Data provided:
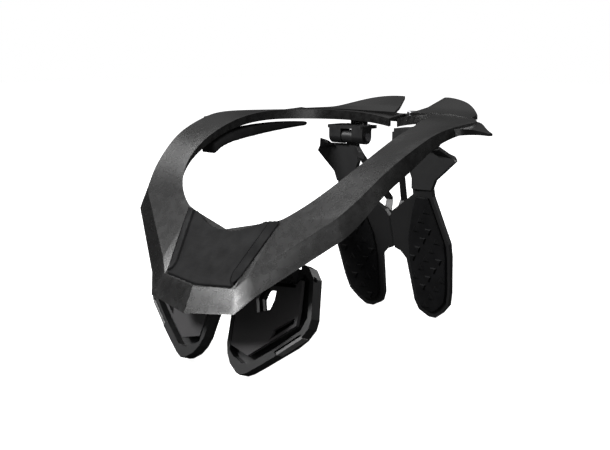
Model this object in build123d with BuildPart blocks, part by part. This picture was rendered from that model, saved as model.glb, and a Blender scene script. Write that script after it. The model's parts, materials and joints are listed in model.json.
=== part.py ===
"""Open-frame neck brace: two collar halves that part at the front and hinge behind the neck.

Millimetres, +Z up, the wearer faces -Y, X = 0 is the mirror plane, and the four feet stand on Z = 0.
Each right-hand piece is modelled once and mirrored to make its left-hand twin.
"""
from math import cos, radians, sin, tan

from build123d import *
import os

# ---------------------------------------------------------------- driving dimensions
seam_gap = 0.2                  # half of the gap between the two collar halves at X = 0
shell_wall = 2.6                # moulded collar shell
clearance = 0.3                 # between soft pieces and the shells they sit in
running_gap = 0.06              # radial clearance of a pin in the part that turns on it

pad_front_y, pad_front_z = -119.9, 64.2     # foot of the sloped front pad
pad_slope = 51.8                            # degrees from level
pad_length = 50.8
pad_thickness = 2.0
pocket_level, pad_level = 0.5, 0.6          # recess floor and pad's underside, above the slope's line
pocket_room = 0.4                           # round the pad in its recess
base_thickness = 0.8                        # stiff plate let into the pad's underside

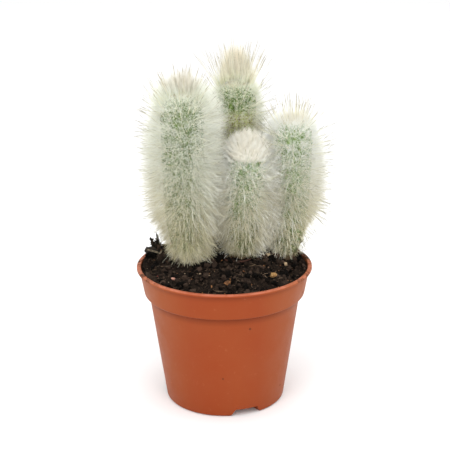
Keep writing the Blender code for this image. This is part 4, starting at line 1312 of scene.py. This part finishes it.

Your goal: Write out exactly the lines from the start of the material through the line with "behind the neck.". No other output is expected.

Written reply:
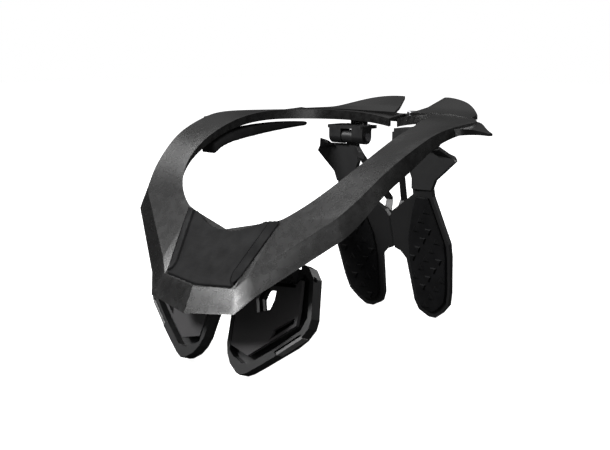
Model this object in build123d with BuildPart blocks, part by part. This picture was rendered from that model, saved as model.glb, and a Blender scene script. Write that script after it. The model's parts, materials and joints are listed in model.json.
=== part.py ===
"""Open-frame neck brace: two collar halves that part at the front and hinge behind the neck.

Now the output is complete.